The selection of a procurement protocol is a foundational act of corporate strategy, defining the terms of engagement with the market and shaping the quality, cost, and innovation potential of every acquired asset. Within the institutional lexicon, the Request for Proposal (RFP) and the Request for Quote (RFQ) represent two distinct philosophical approaches to sourcing. The RFP is a mechanism for navigating complexity and soliciting solutions; the RFQ is an instrument for achieving price efficiency on specified goods.

The conventional view positions them as separate tools for separate tasks. This perspective, while functional for standard procurement, fails to address a critical and growing class of acquisitions where the desired outcome is clear, but the optimal technical path is not, and where both innovation and cost discipline are paramount.

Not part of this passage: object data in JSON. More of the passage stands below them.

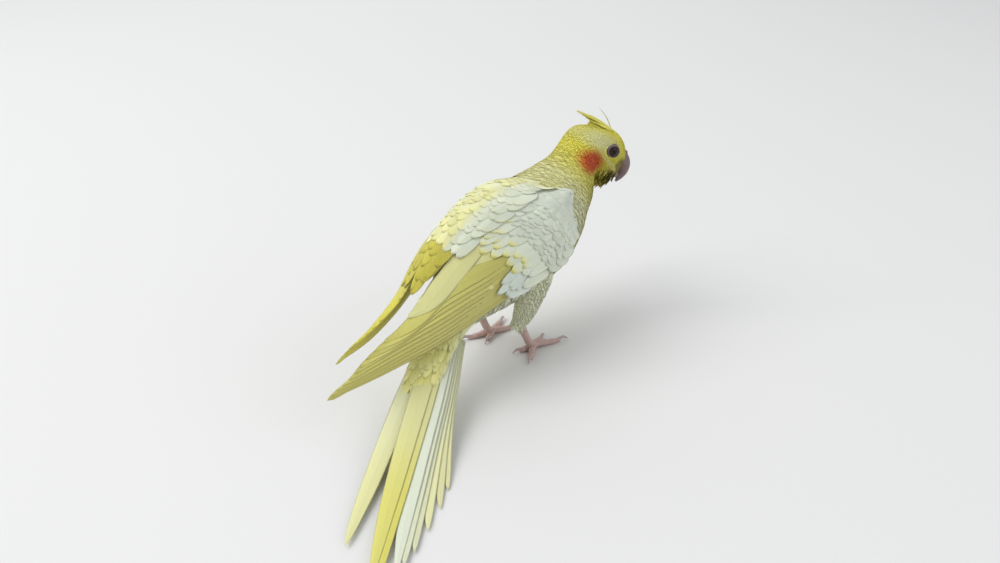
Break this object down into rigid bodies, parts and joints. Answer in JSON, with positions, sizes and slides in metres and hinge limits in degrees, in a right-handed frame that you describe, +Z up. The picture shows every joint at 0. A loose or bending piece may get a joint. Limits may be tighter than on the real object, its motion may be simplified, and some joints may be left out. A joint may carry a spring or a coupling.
{
  "type": "cockatiel",
  "caption": "Life-size still model of a pale yellow cockatiel standing with its head turned and its long tail laid on the floor behind it.",
  "frame": {"origin": "on the floor, under the middle of the bird's box", "axes": "+X the way the body faces, +Y to the bird's left, +Z up"},
  "size_m": [0.2832, 0.1096, 0.1159],
  "materials": {
    "head_feathers": "soft matte feather, lemon yellow with an orange cheek patch",
    "pale_feathers": "soft matte feather, creamy white",
    "yellow_feathers": "satin flight feather, yellow",
    "eye": "wet gloss, very dark red brown",
    "bill": "satin horn, grey pink",
    "foot_skin": "scaled skin, flesh pink",
    "claw": "satin horn"
  },
  "bodies": {
    "root": {"head": "head_feathers", "neck": "head_feathers", "trunk": "pale_feathers", "rump": "pale_feathers", "thigh_right": "pale_feathers", "thigh_left": "pale_feathers", "wing_right": "pale_feathers", "wing_left": "pale_feathers", "tail_left_outer": "pale_feathers", "tail_right_outer": "pale_feathers", "tail_left_inner": "pale_feathers", "tail_right_inner": "pale_feathers", "tail_left_middle": "pale_feathers", "crest_front": "yellow_feathers", "crest_middle": "yellow_feathers", "crest_curl": "yellow_feathers", "flight_feathers_right": "yellow_feathers", "flight_feathers_left": "yellow_feathers", "tail_right_middle": "yellow_feathers", "eye_right": "eye", "eye_left": "eye", "bill_upper": "bill", "bill_lower": "bill", "foot_right": "foot_skin", "claw_inner_right": "claw", "claw_outer_right": "claw", "claw_back_outer_right": "claw", "claw_back_inner_right": "claw", "foot_left": "foot_skin", "claw_inner_left": "claw", "claw_outer_left": "claw", "claw_back_outer_left": "claw", "claw_back_inner_left": "claw"}
  },
  "joints": []
}
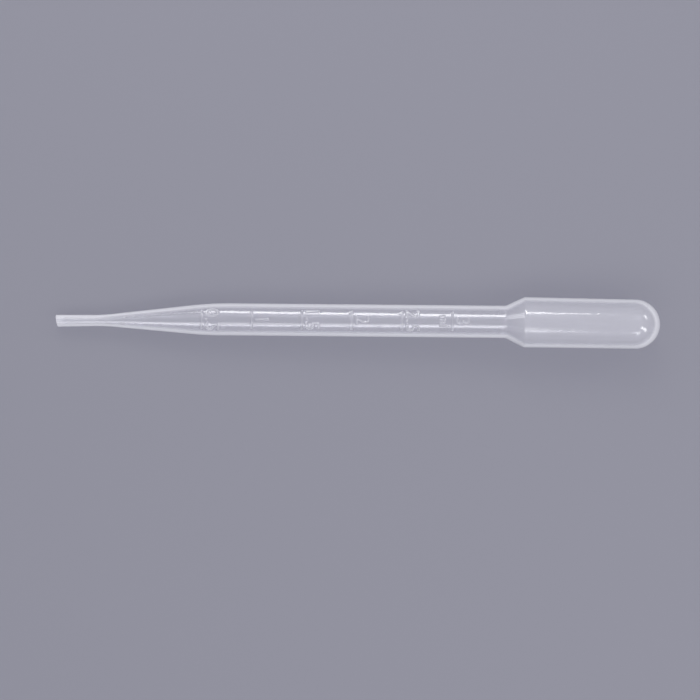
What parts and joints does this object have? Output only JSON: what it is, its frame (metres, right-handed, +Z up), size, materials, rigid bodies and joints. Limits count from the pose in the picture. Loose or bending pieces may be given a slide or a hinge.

A hybrid methodology, which systematically integrates an RFP phase with a subsequent RFQ phase, offers a superior operational design for these specific scenarios. This integrated system is engineered to resolve the inherent tension between exploring customized, high-value solutions and enforcing rigorous price competition. It operates as a two-stage protocol. The initial RFP stage is deployed to survey the landscape of potential solutions, leveraging the specialized expertise of vendors to define the technical and operational parameters of an optimal system.

This is a collaborative exploration of the ‘how’. Following this, the process transitions. The knowledge gained is synthesized into a single, standardized specification. This definitive specification becomes the basis for a targeted RFQ, issued only to the vendors who demonstrated superior capability in the first stage. This second stage distills the engagement to its commercial essence ▴ a direct competition on price for a now precisely defined requirement.

A hybrid sourcing model systematically decouples the exploration of a solution from the competition on its price.

This construct is particularly potent when acquiring complex, mission-critical systems, such as enterprise technology platforms, sophisticated data analytics suites, or outsourced operational infrastructure. In these domains, a pure RFP process can result in proposals that are difficult to compare, as each vendor packages their unique technical approach with a bundled price. Evaluating such “apples-to-oranges” submissions becomes a subjective exercise. Conversely, a pure RFQ is unworkable from the outset because the buyer does not possess the complete technical specifications required to solicit meaningful quotes.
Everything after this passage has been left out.